* _What is being asked_
The data below is to be returned in full and exactly.

* _Data_

━━━━━━━━━━

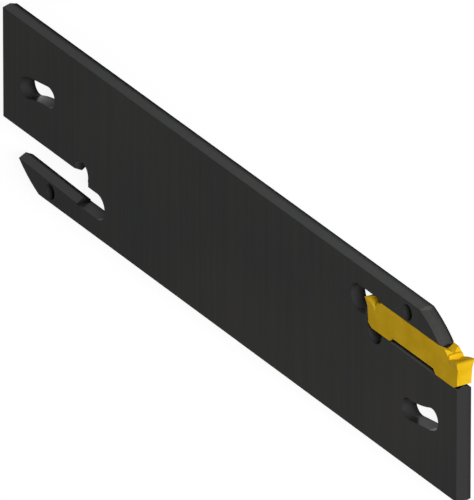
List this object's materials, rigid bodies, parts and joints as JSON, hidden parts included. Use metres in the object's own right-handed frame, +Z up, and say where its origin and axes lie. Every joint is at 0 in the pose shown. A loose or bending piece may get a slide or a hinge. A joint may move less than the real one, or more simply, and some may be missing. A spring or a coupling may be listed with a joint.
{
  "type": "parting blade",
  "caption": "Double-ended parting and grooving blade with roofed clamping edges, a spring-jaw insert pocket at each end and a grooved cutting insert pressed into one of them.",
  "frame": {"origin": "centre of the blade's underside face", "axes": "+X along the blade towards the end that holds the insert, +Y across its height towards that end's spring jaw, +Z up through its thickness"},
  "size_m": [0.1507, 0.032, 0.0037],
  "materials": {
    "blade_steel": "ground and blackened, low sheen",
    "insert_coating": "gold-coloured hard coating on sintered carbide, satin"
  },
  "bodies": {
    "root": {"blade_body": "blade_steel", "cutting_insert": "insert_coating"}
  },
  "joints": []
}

━━━━━━━━━━

* _Response for this exercise_
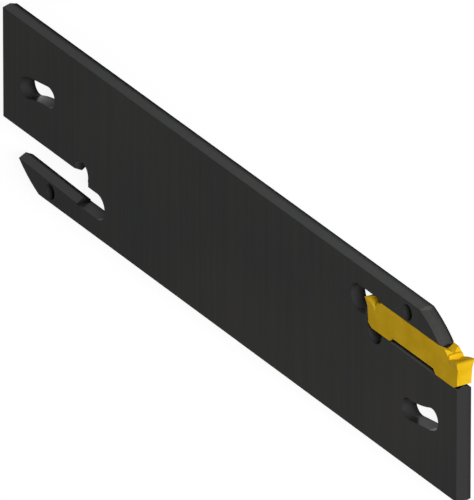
List this object's materials, rigid bodies, parts and joints as JSON, hidden parts included. Use metres in the object's own right-handed frame, +Z up, and say where its origin and axes lie. Every joint is at 0 in the pose shown. A loose or bending piece may get a slide or a hinge. A joint may move less than the real one, or more simply, and some may be missing. A spring or a coupling may be listed with a joint.
{
  "type": "parting blade",
  "caption": "Double-ended parting and grooving blade with roofed clamping edges, a spring-jaw insert pocket at each end and a grooved cutting insert pressed into one of them.",
  "frame": {"origin": "centre of the blade's underside face", "axes": "+X along the blade towards the end that holds the insert, +Y across its height towards that end's spring jaw, +Z up through its thickness"},
  "size_m": [0.1507, 0.032, 0.0037],
  "materials": {
    "blade_steel": "ground and blackened, low sheen",
    "insert_coating": "gold-coloured hard coating on sintered carbide, satin"
  },
  "bodies": {
    "root": {"blade_body": "blade_steel", "cutting_insert": "insert_coating"}
  },
  "joints": []
}